Sorry to hijack the thread but I now that you have a knack for finding
good iterator patterns. I have noticed a pattern lately: Aggregation
using a defaultdict. I quickly found two examples of problems that
could use this:

http://groups.google.com/group/comp.lang.python/browse_frm/thread/c8b3976ec3ceadfd

http://www.willmcgugan.com/blog/tech/2009/1/17/python-coder-test/

To show an example, using data like this:

>>> data=[('red',2,'other data'),('blue',5,'more data'),('yellow',3,'lots of things'),('blue',1,'data'),('red',2,'random data')]

Then
>>> from itertools import groupby
>>> from operator import itemgetter
>>> from collections import defaultdict

We can use groupby to do this:
>>> [(el[0],sum(x[1] for x in el[1])) for el in groupby(sorted(data,key=itemgetter(0)),itemgetter(0))]
[('blue', 6), ('red', 4), ('yellow', 3)]

>>> [(el[0],[x[1] for x in el[1]]) for el in groupby(sorted(data,key=itemgetter(0)),itemgetter(0))]
[('blue', [5, 1]), ('red', [2, 2]), ('yellow', [3])]

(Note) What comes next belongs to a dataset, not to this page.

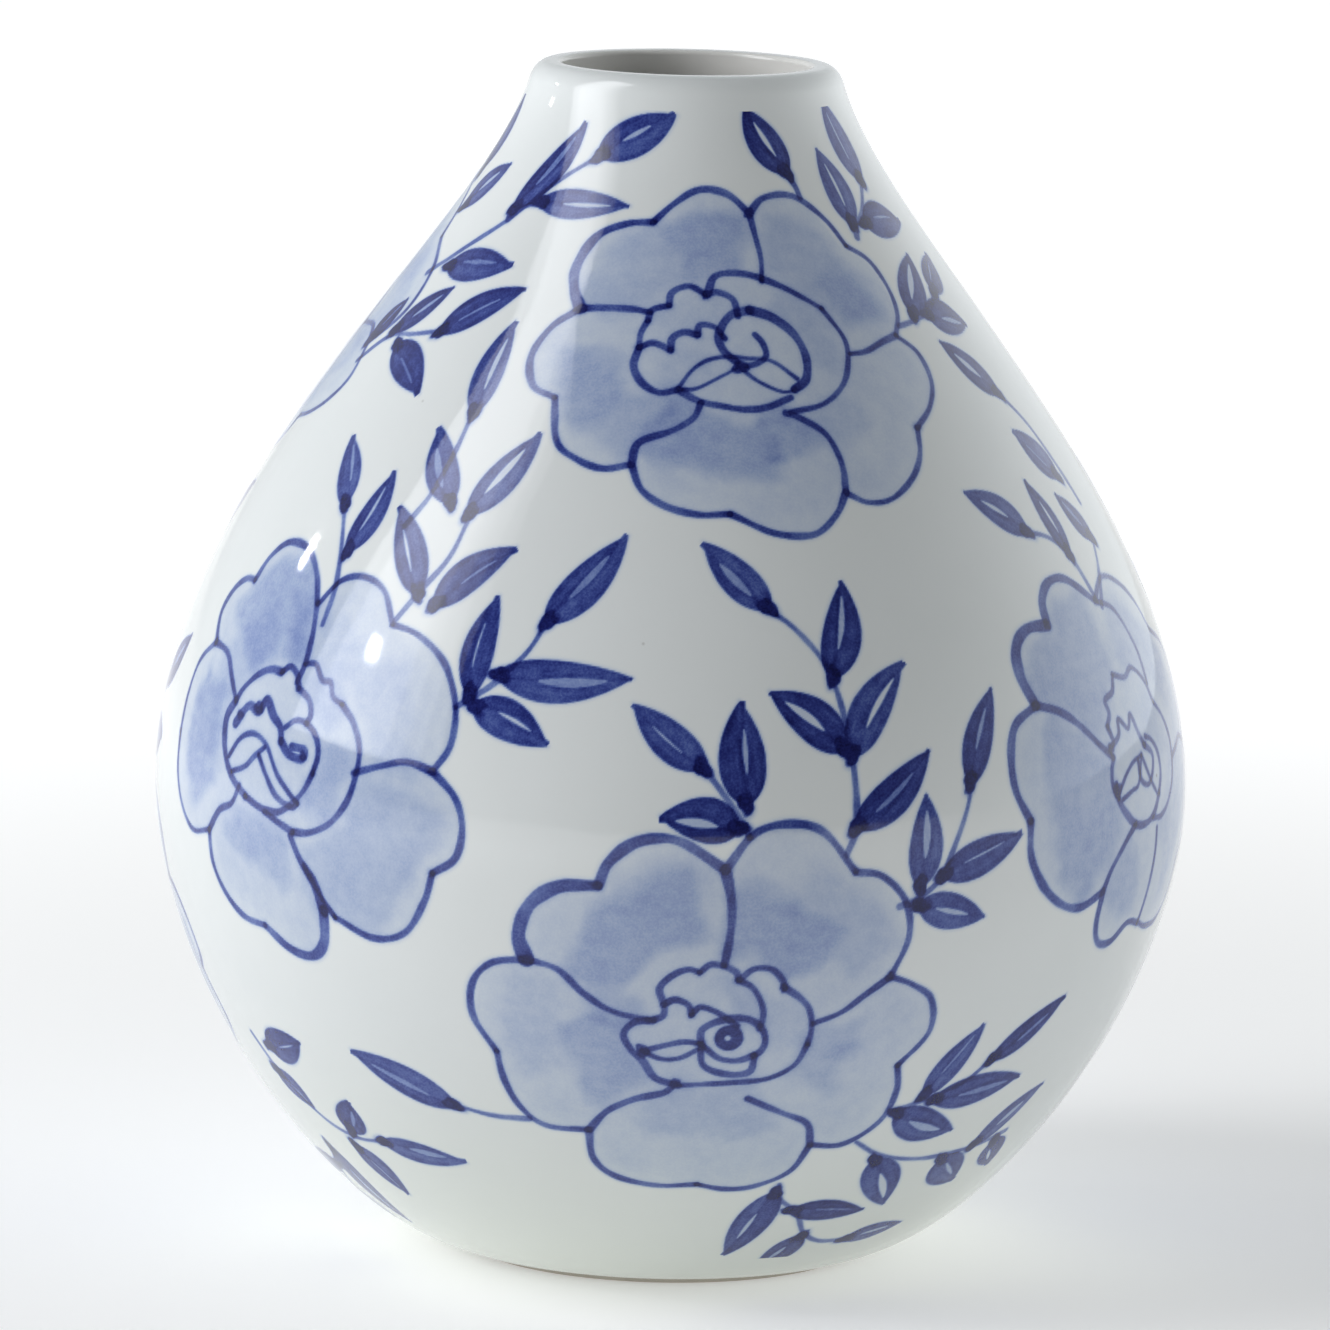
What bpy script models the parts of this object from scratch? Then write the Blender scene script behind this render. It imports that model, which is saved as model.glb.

>>> [(el[0],set([x[1] for x in el[1]])) for el in groupby(sorted(data,key=itemgetter(0)),itemgetter(0))]
[('blue', set([1, 5])), ('red', set([2])), ('yellow', set([3]))]

But this way seems to be more efficient:

>>> def aggrsum(data,key,agrcol):
	dd=defaultdict(int)
	for el in data:
		dd[key(el)]+=agrcol(el)
	return dd.items()

>>> aggrsum(data,itemgetter(0),itemgetter(1))
[('blue', 6), ('yellow', 3), ('red', 4)]

>>> def aggrlist(data,key,agrcol):
	dd=defaultdict(list)
	for el in data:
		dd[key(el)].append(agrcol(el))
	return dd.items()

>>> aggrlist(data,itemgetter(0),itemgetter(1))
[('blue', [5, 1]), ('yellow', [3]), ('red', [2, 2])]

>>> def aggrset(data,key,agrcol):
	dd=defaultdict(set)
	for el in data:
		dd[key(el)].add(agrcol(el))
	return dd.items()

>>> aggrset(data,itemgetter(0),itemgetter(1))
[('blue', set([1, 5])), ('yellow', set([3])), ('red', set([2]))]

The data often contains objects with attributes instead of tuples, and
I expect the new namedtuple datatype to be used also as elements of
the list to be processed.

But I haven't found a nice generalized way for that kind of pattern
that aggregates from a list of one datatype to a list of key plus
output datatype that would make it practical and suitable for
inclusion in the standard library.